I Am the Cheese can easily be regarded as two novels in one. The first novel describes Adam while he battles against environment, devious strangers, and his own mental demons to get to his father.  The second novel, written in transcript form, details methodical questioning designed to make Adam remember.  As Adam begins to recall his past, the reader becomes exposed to a sinister history that could not be predicted.
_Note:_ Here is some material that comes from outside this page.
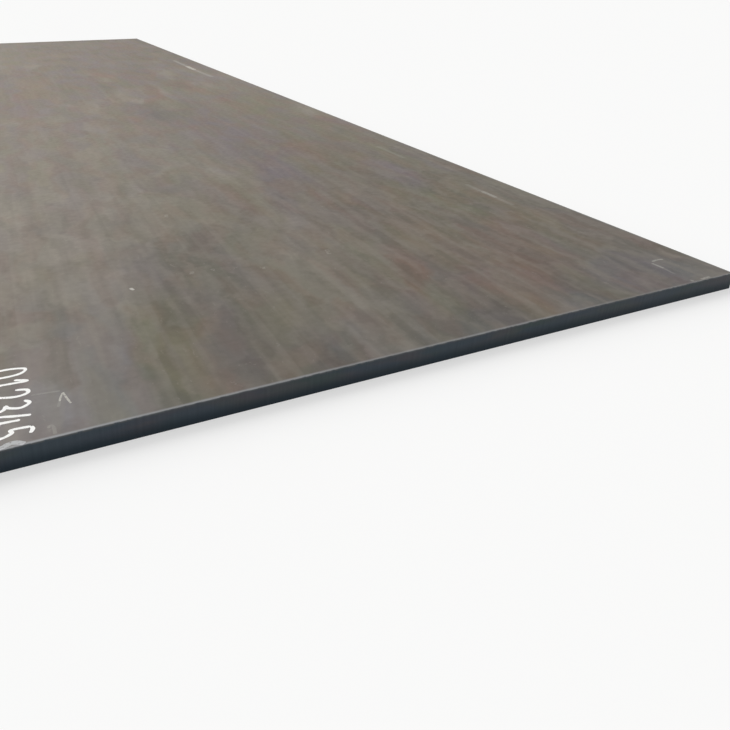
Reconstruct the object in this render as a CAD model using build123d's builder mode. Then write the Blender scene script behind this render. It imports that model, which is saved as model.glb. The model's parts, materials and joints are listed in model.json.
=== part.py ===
"""Heavy hot-rolled steel plate, torch-cut to size and lying flat, in millimetres.

The plate is one rolled piece, cut square on all four sides. +X runs along the
rolling direction, +Y across the width and +Z up. The origin is the middle of the
underside, the face that the plate lies on.

The torch enters from above. Its preheat flame melts the upper arris round, the cut
face below it stands square to the plate, and the lower arris is dressed to a small
chamfer where the slag was knocked off. The torch swings round each corner, which
leaves the four upright corner edges slightly round.
"""

import os

from build123d import *

# Size of the plate as ordered
length = 10000.0
width = 2200.0
thickness = 50.0

# What the torch and the dressing leave round the cut
corner_radius = 6.0
upper_arris_radius = 2.5
lower_arris_chamfer = 1.2

# Mill steel, for the printed mass
steel_density_kg_m3 = 7850.0

# The cut outline, raised to the thickness, with its upper and lower arris
with BuildPart() as plate:
    with BuildSketch(Plane.XY) as cut_outline:
        Rectangle(length, width)
        fillet(cut_outline.vertices(), radius=corner_radius)
    extrude(amount=thickness)
    upper_face = plate.faces().sort_by(Axis.Z)[-1]
    fillet(upper_face.outer_wire().edges(), radius=upper_arris_radius)
    lower_face = plate.faces().sort_by(Axis.Z)[0]
    chamfer(lower_face.outer_wire().edges(), length=lower_arris_chamfer)

plate.part.label = "plate"

os.makedirs("parts", exist_ok=True)
export_step(plate.part, "parts/plate.step")

mass_kg = plate.part.volume * 1e-9 * steel_density_kg_m3
print(f"plate: {length:g} x {width:g} x {thickness:g} mm, {mass_kg:.0f} kg")
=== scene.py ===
"""Dresses a heavy hot-rolled steel plate that lies flat on a pale studio floor.

The plate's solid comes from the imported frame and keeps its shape. It gets one finish
that covers the mill scale of its two rolled faces and the flame-cut sides. Separate thin
pieces are laid on it: the beads that the torch melted along the upper arris, plain
figures in white marking paint, setting-out ticks and a snapped line in chalk, and the
light rubs where the scale is scuffed.

Everything is in metres, in the plate's own frame: +X along the rolling direction, away
from the near end, +Y across the width and +Z up.
"""

import json
import logging
import math
from collections.abc import Iterable
from dataclasses import dataclass
from enum import Enum

import bpy
from mathutils import Matrix, Vector

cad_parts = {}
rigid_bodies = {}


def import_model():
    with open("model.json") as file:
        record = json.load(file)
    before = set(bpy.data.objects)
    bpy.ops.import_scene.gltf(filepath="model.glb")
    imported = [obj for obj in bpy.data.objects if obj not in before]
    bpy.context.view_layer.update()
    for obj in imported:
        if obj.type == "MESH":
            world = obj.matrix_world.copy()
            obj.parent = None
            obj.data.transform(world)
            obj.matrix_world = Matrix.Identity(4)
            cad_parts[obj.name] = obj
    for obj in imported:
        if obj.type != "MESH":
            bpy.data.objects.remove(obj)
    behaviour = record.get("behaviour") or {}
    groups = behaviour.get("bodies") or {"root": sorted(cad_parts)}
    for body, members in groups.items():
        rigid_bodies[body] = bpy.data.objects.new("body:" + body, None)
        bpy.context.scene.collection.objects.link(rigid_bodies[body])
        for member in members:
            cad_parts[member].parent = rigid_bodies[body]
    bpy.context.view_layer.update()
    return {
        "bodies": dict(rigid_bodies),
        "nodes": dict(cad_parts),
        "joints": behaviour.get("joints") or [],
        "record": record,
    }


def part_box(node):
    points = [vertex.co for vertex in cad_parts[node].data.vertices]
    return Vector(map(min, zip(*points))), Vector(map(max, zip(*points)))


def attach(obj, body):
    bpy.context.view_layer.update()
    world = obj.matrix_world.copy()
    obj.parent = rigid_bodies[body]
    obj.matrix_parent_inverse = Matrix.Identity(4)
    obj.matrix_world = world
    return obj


log = logging.getLogger("steel_plate")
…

Truly the strength of Robert Cormier’s work is in his ability to leave a reader guessing.  As Adam forges on his bicycle journey, readers become engrossed in the details he reveals about his life with his parents.  And as the transcripts reveal more of Adam’s past that has been locked away in his mind, readers are floored by the unwitting deceit of such an unreliable narrator.  If there were to be a weakness of this work, it would be that the ending seemed to come quickly and almost too tidily.  Adam and his reader are going helter-skelter through his journey and sudden slam into the conclusion.  The impact is enough to bruise, but not enough to have regretted the journey.

For a young adult, I Am the Cheese fits perfectly into the question-everything mentality that is a rite of passage for so many.  For many, Adam is the first unreliable narrator who did not intentionally mean to lead readers astray.  For a young adult reader, it may be enough to eye their parents wearily for a few days. Maybe even enough to drag out the family photo albums…just to be safe.